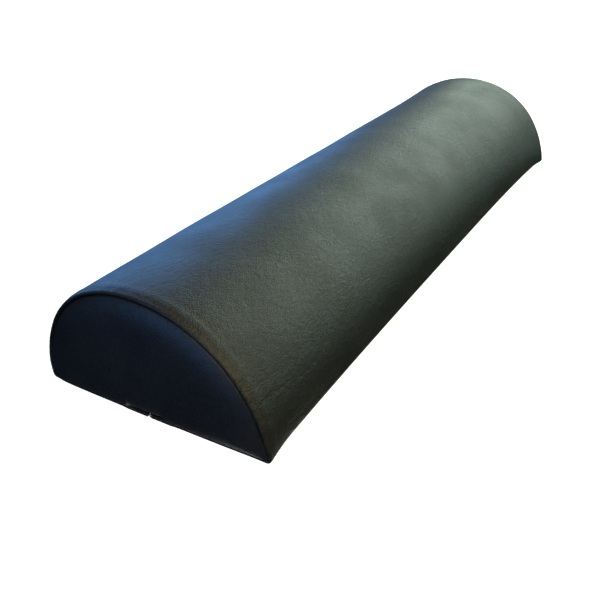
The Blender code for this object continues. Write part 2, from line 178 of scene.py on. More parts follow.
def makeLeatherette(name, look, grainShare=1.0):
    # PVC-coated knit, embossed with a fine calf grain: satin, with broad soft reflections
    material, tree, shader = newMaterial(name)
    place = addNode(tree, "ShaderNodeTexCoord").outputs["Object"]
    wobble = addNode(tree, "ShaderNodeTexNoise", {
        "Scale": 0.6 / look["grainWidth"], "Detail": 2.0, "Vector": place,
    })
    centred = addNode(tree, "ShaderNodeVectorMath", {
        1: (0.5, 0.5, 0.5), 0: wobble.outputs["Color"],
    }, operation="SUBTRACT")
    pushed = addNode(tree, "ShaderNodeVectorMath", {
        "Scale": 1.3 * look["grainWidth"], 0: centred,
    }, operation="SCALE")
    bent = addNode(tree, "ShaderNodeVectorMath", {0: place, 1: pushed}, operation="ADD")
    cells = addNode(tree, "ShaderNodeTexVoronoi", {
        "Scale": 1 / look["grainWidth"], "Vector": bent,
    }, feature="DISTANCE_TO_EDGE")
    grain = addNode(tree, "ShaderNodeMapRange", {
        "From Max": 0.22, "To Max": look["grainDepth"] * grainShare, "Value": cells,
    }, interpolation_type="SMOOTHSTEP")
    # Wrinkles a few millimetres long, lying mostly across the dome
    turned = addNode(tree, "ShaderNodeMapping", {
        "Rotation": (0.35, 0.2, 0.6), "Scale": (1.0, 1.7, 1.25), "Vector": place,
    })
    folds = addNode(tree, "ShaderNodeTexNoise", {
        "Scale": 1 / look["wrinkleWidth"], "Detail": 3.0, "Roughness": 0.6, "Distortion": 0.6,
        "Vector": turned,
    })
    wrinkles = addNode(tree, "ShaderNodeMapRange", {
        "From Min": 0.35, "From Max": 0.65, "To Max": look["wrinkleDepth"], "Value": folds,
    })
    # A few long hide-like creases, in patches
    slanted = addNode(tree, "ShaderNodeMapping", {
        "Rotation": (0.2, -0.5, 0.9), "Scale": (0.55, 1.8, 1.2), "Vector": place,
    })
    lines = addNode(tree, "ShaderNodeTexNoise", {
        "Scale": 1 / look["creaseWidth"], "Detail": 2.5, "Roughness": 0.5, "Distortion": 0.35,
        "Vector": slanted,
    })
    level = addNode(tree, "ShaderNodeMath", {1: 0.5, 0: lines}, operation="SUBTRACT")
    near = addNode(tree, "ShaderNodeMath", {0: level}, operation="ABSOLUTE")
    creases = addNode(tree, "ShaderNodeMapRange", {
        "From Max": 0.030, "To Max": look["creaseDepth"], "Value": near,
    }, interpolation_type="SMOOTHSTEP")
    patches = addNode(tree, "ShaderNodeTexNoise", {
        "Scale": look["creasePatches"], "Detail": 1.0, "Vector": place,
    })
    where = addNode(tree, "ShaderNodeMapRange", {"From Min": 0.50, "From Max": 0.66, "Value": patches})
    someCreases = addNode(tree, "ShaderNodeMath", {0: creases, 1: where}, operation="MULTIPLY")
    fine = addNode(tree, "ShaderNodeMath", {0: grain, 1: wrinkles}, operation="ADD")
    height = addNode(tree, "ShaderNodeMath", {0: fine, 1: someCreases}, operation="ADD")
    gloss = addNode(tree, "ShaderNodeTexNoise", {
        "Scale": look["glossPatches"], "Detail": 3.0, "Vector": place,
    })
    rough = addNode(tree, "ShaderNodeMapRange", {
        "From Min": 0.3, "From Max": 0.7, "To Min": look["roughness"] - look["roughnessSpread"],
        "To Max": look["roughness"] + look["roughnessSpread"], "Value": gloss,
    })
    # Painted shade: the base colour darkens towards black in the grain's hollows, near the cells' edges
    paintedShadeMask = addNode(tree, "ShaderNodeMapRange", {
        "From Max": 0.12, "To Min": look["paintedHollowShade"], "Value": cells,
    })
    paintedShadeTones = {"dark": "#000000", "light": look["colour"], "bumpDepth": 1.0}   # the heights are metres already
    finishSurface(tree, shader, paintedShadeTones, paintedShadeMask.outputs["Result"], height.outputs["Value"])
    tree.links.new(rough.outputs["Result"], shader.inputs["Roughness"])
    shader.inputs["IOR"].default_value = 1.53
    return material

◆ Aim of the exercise
Output all of the data again. Match it exactly.

◆ Answer to the problem
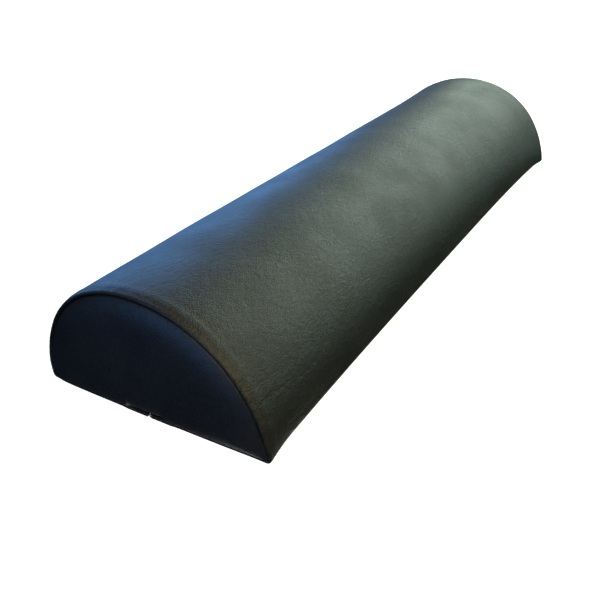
The Blender code for this object continues. Write part 2, from line 178 of scene.py on. More parts follow.
def makeLeatherette(name, look, grainShare=1.0):
    # PVC-coated knit, embossed with a fine calf grain: satin, with broad soft reflections
    material, tree, shader = newMaterial(name)
    place = addNode(tree, "ShaderNodeTexCoord").outputs["Object"]
    wobble = addNode(tree, "ShaderNodeTexNoise", {
        "Scale": 0.6 / look["grainWidth"], "Detail": 2.0, "Vector": place,
    })
    centred = addNode(tree, "ShaderNodeVectorMath", {
        1: (0.5, 0.5, 0.5), 0: wobble.outputs["Color"],
    }, operation="SUBTRACT")
    pushed = addNode(tree, "ShaderNodeVectorMath", {
        "Scale": 1.3 * look["grainWidth"], 0: centred,
    }, operation="SCALE")
    bent = addNode(tree, "ShaderNodeVectorMath", {0: place, 1: pushed}, operation="ADD")
    cells = addNode(tree, "ShaderNodeTexVoronoi", {
        "Scale": 1 / look["grainWidth"], "Vector": bent,
    }, feature="DISTANCE_TO_EDGE")
    grain = addNode(tree, "ShaderNodeMapRange", {
        "From Max": 0.22, "To Max": look["grainDepth"] * grainShare, "Value": cells,
    }, interpolation_type="SMOOTHSTEP")
    # Wrinkles a few millimetres long, lying mostly across the dome
    turned = addNode(tree, "ShaderNodeMapping", {
        "Rotation": (0.35, 0.2, 0.6), "Scale": (1.0, 1.7, 1.25), "Vector": place,
    })
    folds = addNode(tree, "ShaderNodeTexNoise", {
        "Scale": 1 / look["wrinkleWidth"], "Detail": 3.0, "Roughness": 0.6, "Distortion": 0.6,
        "Vector": turned,
    })
    wrinkles = addNode(tree, "ShaderNodeMapRange", {
        "From Min": 0.35, "From Max": 0.65, "To Max": look["wrinkleDepth"], "Value": folds,
    })
    # A few long hide-like creases, in patches
    slanted = addNode(tree, "ShaderNodeMapping", {
        "Rotation": (0.2, -0.5, 0.9), "Scale": (0.55, 1.8, 1.2), "Vector": place,
    })
    lines = addNode(tree, "ShaderNodeTexNoise", {
        "Scale": 1 / look["creaseWidth"], "Detail": 2.5, "Roughness": 0.5, "Distortion": 0.35,
        "Vector": slanted,
    })
    level = addNode(tree, "ShaderNodeMath", {1: 0.5, 0: lines}, operation="SUBTRACT")
    near = addNode(tree, "ShaderNodeMath", {0: level}, operation="ABSOLUTE")
    creases = addNode(tree, "ShaderNodeMapRange", {
        "From Max": 0.030, "To Max": look["creaseDepth"], "Value": near,
    }, interpolation_type="SMOOTHSTEP")
    patches = addNode(tree, "ShaderNodeTexNoise", {
        "Scale": look["creasePatches"], "Detail": 1.0, "Vector": place,
    })
    where = addNode(tree, "ShaderNodeMapRange", {"From Min": 0.50, "From Max": 0.66, "Value": patches})
    someCreases = addNode(tree, "ShaderNodeMath", {0: creases, 1: where}, operation="MULTIPLY")
    fine = addNode(tree, "ShaderNodeMath", {0: grain, 1: wrinkles}, operation="ADD")
    height = addNode(tree, "ShaderNodeMath", {0: fine, 1: someCreases}, operation="ADD")
    gloss = addNode(tree, "ShaderNodeTexNoise", {
        "Scale": look["glossPatches"], "Detail": 3.0, "Vector": place,
    })
    rough = addNode(tree, "ShaderNodeMapRange", {
        "From Min": 0.3, "From Max": 0.7, "To Min": look["roughness"] - look["roughnessSpread"],
        "To Max": look["roughness"] + look["roughnessSpread"], "Value": gloss,
    })
    # Painted shade: the base colour darkens towards black in the grain's hollows, near the cells' edges
    paintedShadeMask = addNode(tree, "ShaderNodeMapRange", {
        "From Max": 0.12, "To Min": look["paintedHollowShade"], "Value": cells,
    })
    paintedShadeTones = {"dark": "#000000", "light": look["colour"], "bumpDepth": 1.0}   # the heights are metres already
    finishSurface(tree, shader, paintedShadeTones, paintedShadeMask.outputs["Result"], height.outputs["Value"])
    tree.links.new(rough.outputs["Result"], shader.inputs["Roughness"])
    shader.inputs["IOR"].default_value = 1.53
    return material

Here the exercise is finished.